● AIM OF THE EXERCISE
Copy out every line containing the word "finishes".

[BEGIN]

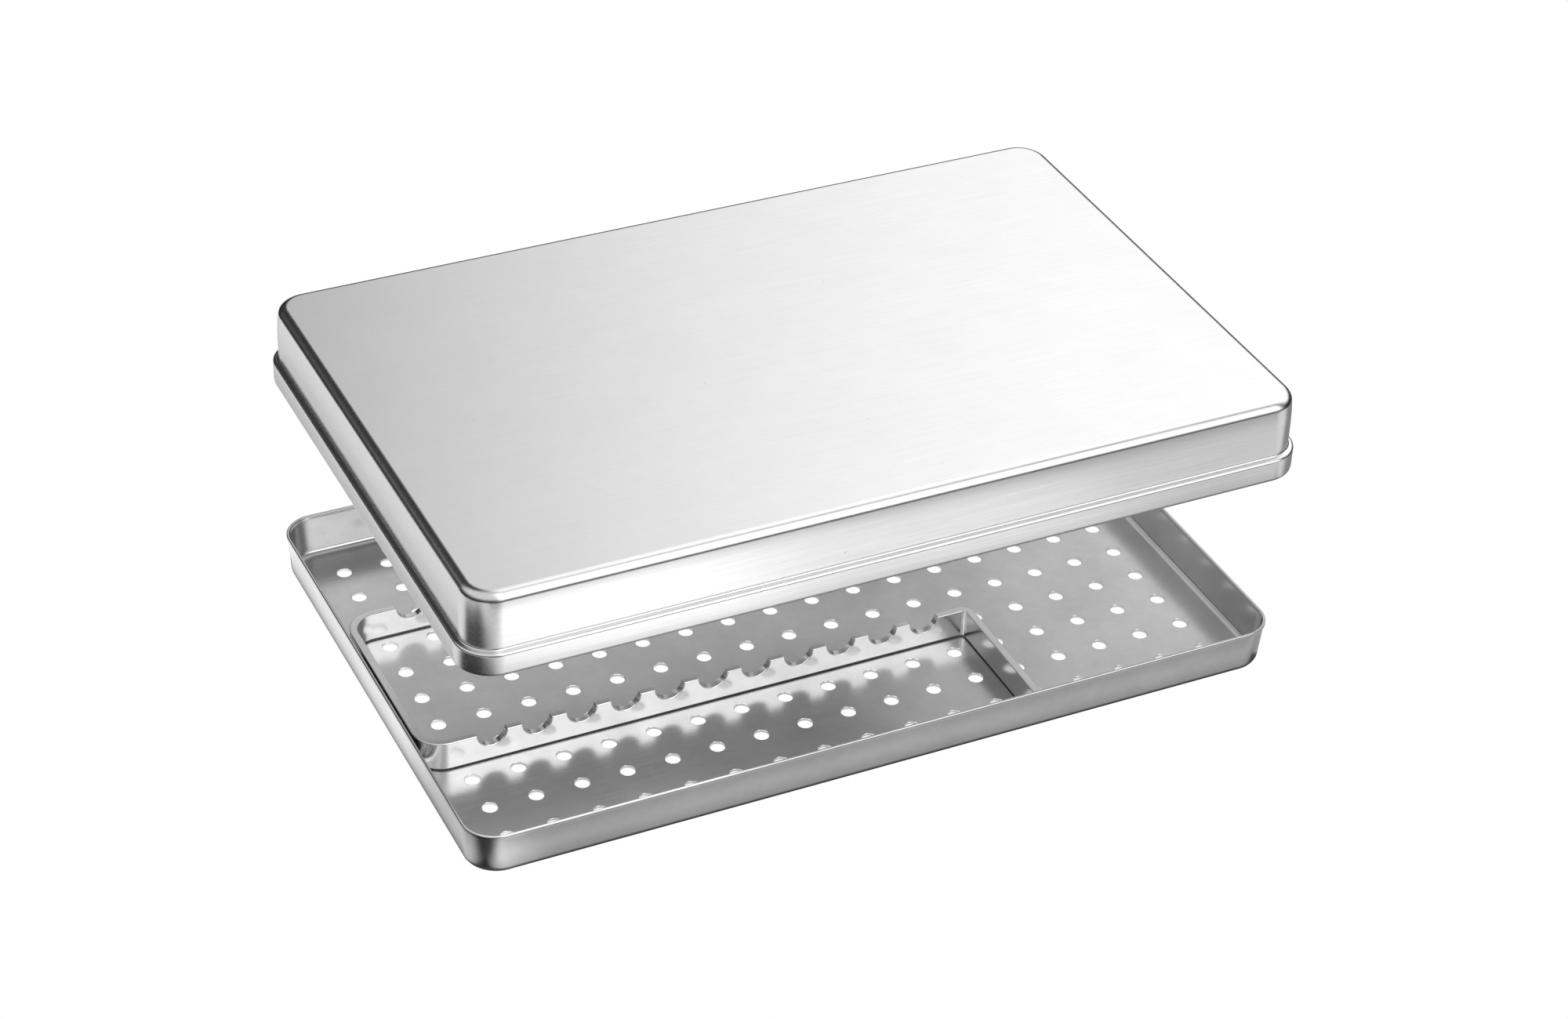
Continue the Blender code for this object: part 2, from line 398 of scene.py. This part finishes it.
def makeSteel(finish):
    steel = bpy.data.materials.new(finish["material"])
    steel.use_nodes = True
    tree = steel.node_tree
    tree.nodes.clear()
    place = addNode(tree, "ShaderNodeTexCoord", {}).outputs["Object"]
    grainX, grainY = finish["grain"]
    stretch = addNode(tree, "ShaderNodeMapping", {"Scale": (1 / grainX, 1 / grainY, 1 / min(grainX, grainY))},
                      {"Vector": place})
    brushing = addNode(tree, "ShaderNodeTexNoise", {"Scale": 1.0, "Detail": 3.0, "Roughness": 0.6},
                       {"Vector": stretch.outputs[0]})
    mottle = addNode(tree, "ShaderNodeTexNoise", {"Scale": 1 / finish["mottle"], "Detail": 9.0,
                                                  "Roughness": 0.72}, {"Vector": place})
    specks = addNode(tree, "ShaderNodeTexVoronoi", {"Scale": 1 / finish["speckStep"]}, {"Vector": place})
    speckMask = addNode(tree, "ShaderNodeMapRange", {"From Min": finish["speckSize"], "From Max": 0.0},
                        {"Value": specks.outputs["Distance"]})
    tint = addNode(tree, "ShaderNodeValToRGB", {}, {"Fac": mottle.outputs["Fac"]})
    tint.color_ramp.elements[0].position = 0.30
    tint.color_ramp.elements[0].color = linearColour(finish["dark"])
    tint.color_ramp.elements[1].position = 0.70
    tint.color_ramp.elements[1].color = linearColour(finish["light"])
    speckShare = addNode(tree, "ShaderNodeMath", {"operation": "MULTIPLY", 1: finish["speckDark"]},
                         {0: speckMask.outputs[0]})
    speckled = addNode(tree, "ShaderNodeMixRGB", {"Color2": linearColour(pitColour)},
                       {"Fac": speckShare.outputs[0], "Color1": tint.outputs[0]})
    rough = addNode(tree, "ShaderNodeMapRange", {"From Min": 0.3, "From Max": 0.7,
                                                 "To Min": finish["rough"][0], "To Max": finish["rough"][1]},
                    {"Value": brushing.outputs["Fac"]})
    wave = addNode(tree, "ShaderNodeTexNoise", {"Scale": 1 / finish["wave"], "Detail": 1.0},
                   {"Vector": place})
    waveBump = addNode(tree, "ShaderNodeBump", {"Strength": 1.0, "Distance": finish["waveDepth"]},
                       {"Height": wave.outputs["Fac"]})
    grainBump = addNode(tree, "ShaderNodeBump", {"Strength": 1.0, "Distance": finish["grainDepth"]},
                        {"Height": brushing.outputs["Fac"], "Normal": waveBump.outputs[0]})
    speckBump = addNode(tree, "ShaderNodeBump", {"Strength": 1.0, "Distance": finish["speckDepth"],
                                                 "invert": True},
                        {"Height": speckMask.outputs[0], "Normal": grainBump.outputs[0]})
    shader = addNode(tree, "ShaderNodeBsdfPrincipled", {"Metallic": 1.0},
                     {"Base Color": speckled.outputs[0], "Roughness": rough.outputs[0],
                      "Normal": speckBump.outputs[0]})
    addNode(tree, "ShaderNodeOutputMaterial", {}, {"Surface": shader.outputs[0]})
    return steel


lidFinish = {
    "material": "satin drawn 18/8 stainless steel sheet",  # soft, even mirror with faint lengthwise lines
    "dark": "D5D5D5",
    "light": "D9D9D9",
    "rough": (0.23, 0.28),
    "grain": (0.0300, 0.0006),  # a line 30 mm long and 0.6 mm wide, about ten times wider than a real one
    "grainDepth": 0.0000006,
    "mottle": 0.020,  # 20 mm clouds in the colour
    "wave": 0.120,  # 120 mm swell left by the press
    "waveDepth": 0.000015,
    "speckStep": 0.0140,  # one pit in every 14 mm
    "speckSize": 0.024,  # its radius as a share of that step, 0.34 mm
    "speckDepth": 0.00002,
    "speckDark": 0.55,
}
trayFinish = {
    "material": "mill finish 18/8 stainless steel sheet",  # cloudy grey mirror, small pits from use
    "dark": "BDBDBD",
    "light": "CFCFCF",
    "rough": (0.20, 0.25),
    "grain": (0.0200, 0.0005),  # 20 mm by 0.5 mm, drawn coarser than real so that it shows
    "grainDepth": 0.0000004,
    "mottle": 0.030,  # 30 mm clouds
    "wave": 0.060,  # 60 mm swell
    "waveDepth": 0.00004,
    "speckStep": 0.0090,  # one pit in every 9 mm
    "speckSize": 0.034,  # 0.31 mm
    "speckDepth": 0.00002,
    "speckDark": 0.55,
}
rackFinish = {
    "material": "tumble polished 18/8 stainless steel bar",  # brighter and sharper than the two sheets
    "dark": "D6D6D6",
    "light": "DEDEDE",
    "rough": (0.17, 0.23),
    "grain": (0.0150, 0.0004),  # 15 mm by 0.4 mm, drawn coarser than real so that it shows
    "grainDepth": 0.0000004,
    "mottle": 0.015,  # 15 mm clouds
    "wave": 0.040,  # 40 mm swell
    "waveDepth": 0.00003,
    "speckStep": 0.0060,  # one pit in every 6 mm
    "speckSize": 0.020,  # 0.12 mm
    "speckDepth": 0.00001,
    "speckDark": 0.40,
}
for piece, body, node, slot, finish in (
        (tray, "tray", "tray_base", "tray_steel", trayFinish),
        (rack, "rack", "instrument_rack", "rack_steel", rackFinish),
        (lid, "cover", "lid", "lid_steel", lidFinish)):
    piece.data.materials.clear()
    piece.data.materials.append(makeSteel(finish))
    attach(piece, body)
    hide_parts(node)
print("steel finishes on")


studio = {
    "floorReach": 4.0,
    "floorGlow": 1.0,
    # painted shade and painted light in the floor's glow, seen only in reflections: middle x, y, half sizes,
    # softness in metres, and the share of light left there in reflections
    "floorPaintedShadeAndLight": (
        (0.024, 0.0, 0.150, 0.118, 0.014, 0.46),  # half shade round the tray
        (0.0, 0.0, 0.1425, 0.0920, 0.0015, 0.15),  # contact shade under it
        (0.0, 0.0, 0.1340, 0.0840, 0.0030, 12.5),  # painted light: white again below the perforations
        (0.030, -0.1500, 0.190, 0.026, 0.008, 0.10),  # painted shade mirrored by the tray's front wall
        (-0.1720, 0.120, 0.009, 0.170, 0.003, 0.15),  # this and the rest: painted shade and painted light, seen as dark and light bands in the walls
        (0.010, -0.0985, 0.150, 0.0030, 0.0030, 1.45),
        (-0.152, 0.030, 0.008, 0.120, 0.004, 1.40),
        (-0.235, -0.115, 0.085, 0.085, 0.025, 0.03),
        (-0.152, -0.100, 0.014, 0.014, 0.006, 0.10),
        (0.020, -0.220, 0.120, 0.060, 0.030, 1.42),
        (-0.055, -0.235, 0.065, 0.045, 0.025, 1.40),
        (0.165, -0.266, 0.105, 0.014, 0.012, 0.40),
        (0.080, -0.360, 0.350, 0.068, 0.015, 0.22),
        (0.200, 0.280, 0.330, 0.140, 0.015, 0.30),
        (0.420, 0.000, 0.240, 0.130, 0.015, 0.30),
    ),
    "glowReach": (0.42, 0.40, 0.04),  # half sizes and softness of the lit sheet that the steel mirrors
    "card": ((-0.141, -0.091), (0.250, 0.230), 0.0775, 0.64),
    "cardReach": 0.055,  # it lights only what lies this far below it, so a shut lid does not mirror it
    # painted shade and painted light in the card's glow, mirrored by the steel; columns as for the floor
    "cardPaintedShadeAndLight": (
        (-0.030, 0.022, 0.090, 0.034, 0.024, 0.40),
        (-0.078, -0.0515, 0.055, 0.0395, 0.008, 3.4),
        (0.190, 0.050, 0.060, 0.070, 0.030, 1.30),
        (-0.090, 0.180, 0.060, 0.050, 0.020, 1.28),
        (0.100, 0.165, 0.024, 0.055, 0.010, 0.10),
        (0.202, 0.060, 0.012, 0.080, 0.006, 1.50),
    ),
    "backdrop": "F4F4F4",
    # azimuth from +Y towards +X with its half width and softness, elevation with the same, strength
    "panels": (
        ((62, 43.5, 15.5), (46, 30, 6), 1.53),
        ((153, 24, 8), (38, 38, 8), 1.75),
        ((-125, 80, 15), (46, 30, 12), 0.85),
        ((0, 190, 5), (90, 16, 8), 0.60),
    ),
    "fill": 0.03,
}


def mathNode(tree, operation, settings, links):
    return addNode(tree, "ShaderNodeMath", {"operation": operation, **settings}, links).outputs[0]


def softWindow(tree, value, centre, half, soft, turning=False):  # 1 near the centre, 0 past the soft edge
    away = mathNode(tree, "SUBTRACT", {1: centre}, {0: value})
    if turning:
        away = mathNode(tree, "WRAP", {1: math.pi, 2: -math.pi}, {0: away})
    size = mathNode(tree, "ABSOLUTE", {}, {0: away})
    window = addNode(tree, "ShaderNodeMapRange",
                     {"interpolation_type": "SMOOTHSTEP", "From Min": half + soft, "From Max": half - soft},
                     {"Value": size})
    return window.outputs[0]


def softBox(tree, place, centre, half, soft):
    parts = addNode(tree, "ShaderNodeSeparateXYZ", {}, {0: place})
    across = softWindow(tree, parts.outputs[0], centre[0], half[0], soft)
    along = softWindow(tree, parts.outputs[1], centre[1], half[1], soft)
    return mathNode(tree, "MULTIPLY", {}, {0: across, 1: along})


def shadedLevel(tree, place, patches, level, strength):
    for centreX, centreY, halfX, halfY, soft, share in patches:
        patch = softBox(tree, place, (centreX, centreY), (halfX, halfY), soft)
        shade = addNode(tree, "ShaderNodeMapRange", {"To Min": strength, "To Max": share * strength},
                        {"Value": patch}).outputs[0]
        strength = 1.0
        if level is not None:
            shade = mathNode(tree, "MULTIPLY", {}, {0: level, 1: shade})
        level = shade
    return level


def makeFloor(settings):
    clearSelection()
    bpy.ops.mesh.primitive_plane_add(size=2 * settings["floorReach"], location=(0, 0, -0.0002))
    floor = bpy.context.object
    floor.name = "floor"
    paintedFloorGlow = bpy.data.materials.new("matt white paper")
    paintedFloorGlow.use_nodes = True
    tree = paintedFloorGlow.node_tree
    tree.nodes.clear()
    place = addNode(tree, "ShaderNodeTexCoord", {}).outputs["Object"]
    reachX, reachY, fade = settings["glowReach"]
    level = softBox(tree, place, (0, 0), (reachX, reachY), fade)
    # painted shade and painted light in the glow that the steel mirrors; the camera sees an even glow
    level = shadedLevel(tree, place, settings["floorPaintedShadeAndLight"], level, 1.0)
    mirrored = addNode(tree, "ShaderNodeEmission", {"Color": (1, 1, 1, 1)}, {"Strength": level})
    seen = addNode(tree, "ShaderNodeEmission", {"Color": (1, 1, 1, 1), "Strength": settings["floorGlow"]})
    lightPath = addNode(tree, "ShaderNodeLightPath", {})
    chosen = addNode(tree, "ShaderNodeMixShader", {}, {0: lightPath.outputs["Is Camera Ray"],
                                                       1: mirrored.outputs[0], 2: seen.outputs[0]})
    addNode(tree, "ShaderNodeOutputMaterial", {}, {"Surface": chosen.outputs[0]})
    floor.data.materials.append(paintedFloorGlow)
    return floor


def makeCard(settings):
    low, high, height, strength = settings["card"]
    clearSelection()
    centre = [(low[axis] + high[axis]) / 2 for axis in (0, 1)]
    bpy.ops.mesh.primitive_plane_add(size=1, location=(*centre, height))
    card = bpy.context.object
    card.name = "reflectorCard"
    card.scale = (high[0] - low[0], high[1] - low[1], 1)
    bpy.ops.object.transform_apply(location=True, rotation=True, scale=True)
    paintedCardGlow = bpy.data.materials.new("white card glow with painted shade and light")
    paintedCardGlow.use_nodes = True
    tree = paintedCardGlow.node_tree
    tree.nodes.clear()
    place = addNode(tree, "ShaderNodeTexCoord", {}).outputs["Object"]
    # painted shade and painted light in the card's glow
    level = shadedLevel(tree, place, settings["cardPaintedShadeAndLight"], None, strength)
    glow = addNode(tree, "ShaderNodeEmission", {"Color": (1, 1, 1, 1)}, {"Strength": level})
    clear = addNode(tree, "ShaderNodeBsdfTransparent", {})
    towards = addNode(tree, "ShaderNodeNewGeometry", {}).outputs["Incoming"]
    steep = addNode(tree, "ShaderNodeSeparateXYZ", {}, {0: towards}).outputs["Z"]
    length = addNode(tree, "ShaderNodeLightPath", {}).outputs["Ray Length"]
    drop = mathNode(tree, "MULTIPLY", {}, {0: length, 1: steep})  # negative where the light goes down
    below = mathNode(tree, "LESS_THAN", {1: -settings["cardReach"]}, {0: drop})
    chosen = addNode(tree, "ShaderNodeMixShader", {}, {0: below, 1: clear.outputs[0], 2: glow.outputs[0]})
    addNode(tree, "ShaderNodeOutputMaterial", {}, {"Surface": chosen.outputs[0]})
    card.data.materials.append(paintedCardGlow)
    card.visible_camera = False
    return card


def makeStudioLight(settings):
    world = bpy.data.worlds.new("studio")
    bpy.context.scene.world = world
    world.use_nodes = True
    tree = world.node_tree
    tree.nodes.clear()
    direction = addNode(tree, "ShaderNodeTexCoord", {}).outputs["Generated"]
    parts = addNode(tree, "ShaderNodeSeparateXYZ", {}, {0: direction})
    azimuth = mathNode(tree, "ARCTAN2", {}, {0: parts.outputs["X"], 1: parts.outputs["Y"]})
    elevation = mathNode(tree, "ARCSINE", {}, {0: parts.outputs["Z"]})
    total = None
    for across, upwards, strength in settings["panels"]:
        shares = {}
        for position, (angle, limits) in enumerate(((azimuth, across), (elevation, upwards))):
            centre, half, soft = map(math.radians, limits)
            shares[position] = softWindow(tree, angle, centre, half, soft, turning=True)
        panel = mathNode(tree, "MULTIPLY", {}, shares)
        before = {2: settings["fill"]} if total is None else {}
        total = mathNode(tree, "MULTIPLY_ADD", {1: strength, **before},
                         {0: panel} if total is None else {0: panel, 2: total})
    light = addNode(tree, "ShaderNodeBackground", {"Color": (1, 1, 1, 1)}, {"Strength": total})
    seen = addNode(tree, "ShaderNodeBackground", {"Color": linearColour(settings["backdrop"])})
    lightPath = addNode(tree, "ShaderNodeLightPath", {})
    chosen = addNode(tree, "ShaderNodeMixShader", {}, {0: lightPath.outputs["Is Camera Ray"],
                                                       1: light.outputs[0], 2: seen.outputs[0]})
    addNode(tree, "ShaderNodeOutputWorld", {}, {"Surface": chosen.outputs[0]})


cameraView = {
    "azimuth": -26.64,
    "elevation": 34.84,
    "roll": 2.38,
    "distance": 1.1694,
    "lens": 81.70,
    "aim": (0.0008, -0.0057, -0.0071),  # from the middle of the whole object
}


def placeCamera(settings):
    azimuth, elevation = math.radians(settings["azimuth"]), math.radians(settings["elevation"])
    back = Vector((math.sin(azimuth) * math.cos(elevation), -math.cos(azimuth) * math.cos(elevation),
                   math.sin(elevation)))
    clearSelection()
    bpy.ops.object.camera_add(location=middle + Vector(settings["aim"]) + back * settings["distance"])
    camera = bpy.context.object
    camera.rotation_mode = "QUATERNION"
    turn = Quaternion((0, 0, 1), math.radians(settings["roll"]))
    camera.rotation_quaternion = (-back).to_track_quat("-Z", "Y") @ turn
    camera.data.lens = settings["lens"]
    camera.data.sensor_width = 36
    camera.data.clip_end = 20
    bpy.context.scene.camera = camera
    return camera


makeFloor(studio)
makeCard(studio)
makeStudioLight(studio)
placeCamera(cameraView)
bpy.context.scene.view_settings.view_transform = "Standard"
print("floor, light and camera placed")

[END]

● WRITTEN ANSWER
Continue the Blender code for this object: part 2, from line 398 of scene.py. This part finishes it.
print("steel finishes on")